→ **YOUR INSTRUCTIONS**
Give only the number of lines in these records that contain the word "context".
** START OF INPUT RECORDS **
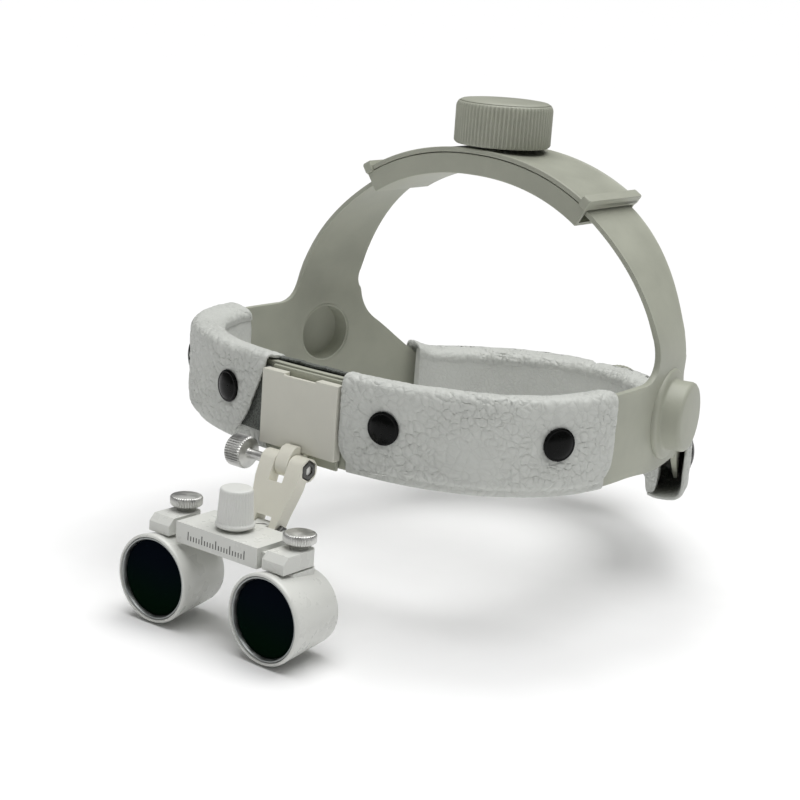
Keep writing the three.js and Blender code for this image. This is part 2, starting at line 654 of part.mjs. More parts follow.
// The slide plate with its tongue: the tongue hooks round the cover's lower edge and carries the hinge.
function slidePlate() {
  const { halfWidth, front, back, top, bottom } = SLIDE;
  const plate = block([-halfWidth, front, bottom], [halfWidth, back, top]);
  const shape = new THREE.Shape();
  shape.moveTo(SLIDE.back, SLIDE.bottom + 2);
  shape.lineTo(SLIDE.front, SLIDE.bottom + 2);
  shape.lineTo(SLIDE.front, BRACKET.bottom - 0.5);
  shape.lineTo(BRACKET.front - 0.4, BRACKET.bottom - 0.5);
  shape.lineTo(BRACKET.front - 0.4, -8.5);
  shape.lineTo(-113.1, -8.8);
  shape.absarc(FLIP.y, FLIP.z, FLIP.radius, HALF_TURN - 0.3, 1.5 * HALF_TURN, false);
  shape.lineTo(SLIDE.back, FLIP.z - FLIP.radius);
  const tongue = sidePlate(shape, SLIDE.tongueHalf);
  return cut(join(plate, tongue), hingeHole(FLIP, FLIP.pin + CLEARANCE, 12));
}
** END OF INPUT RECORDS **
** START OF INPUT RECORDS **
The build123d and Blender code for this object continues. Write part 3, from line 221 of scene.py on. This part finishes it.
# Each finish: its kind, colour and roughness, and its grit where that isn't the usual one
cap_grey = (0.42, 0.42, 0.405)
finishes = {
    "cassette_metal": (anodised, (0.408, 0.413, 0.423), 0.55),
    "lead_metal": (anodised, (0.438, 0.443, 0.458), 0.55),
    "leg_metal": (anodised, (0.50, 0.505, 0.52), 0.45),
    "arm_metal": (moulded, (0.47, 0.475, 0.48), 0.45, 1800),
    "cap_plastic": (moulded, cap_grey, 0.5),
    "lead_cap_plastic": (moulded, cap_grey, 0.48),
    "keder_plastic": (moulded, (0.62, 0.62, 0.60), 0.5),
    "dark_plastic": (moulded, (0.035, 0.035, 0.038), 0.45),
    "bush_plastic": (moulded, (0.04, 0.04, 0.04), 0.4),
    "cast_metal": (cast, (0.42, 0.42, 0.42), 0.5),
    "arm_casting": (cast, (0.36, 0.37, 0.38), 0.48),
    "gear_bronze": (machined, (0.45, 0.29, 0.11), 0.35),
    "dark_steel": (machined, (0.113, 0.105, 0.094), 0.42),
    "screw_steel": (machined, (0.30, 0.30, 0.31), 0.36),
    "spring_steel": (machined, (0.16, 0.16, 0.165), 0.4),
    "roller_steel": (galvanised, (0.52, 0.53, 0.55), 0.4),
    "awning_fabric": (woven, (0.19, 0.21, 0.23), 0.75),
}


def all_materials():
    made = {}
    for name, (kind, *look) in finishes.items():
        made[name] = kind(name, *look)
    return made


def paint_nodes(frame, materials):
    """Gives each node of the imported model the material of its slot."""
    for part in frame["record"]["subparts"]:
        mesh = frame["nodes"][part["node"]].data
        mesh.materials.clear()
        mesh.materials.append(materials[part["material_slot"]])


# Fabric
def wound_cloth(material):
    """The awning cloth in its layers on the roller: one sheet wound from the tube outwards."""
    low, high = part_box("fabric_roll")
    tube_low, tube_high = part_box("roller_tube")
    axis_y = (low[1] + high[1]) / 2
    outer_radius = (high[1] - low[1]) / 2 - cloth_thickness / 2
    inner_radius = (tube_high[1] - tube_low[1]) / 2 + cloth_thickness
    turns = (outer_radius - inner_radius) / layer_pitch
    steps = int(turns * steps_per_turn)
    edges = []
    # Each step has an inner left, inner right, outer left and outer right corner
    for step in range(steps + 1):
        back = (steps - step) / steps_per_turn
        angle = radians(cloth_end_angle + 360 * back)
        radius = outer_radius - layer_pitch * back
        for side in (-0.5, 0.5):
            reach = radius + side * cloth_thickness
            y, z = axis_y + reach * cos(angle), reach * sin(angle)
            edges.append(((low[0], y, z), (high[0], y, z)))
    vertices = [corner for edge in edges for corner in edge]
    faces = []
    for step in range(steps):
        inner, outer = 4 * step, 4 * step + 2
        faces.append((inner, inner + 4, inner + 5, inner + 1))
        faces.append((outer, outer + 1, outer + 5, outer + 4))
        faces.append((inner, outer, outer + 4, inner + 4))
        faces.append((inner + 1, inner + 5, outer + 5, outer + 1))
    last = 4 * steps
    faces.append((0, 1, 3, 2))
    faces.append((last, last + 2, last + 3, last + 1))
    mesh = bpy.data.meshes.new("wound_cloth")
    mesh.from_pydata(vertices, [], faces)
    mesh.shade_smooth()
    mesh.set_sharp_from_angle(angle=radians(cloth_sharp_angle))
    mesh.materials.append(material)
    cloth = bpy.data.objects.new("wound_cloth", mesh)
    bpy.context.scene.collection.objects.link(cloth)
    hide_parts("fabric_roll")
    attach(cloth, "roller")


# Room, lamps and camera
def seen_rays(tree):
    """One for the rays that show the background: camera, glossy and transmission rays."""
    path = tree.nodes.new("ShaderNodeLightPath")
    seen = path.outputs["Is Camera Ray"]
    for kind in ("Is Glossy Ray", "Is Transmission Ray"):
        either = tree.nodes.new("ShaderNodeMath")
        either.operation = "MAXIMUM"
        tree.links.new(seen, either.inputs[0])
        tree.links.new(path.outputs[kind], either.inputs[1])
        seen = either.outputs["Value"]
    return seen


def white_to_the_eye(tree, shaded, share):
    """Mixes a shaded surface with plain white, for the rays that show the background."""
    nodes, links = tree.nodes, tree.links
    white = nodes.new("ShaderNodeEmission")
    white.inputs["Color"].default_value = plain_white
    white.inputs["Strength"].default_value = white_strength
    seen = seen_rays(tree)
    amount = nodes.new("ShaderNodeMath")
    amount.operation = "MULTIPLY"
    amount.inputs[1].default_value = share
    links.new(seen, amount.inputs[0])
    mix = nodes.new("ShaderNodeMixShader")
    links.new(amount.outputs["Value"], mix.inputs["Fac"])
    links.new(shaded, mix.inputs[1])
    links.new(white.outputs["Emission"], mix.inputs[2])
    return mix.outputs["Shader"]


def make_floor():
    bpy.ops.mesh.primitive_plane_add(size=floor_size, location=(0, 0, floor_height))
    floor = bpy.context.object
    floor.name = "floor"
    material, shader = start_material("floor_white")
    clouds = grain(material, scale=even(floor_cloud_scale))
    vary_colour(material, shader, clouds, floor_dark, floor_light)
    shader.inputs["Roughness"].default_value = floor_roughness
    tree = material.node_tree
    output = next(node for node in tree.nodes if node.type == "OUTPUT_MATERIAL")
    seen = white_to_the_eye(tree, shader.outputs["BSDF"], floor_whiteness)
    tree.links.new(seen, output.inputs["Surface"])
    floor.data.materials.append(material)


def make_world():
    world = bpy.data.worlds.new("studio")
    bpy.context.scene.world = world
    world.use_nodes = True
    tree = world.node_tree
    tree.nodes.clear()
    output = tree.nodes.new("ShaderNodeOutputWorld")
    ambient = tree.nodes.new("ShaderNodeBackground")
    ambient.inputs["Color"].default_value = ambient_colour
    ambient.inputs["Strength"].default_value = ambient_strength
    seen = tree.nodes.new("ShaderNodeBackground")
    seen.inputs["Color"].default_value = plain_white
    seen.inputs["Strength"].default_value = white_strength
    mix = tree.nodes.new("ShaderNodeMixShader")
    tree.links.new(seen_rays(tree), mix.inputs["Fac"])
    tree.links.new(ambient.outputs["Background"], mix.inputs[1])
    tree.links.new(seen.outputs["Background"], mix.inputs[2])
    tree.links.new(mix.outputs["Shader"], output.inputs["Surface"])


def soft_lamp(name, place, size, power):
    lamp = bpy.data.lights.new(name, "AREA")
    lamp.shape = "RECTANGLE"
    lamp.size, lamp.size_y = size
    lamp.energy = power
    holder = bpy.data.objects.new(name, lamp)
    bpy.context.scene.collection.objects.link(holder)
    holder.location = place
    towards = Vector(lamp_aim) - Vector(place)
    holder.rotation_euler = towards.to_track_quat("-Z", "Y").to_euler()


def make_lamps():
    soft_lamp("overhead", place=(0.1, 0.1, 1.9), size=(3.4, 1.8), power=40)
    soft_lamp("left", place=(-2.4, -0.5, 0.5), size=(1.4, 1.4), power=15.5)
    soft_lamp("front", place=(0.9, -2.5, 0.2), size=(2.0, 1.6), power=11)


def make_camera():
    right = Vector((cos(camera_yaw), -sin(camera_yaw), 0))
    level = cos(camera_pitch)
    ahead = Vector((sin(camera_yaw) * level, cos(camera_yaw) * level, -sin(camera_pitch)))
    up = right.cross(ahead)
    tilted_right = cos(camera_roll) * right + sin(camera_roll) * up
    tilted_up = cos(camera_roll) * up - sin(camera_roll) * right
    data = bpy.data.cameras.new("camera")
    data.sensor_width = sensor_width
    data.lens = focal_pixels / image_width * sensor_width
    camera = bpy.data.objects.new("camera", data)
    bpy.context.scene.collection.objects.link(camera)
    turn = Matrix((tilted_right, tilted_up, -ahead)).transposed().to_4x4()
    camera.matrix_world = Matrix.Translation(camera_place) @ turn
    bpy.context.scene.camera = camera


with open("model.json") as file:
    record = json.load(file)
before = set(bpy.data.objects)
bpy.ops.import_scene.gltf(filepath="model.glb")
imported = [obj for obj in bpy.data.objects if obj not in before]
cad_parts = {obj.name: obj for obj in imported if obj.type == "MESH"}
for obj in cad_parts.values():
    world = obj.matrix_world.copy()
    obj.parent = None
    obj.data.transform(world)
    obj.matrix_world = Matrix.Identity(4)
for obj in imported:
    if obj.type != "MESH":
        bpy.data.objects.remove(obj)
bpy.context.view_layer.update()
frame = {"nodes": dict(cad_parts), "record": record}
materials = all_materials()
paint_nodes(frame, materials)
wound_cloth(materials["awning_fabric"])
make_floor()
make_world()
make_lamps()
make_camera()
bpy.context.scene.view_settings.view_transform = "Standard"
** END OF INPUT RECORDS **
→ **OUTPUT OF THE TASK**
8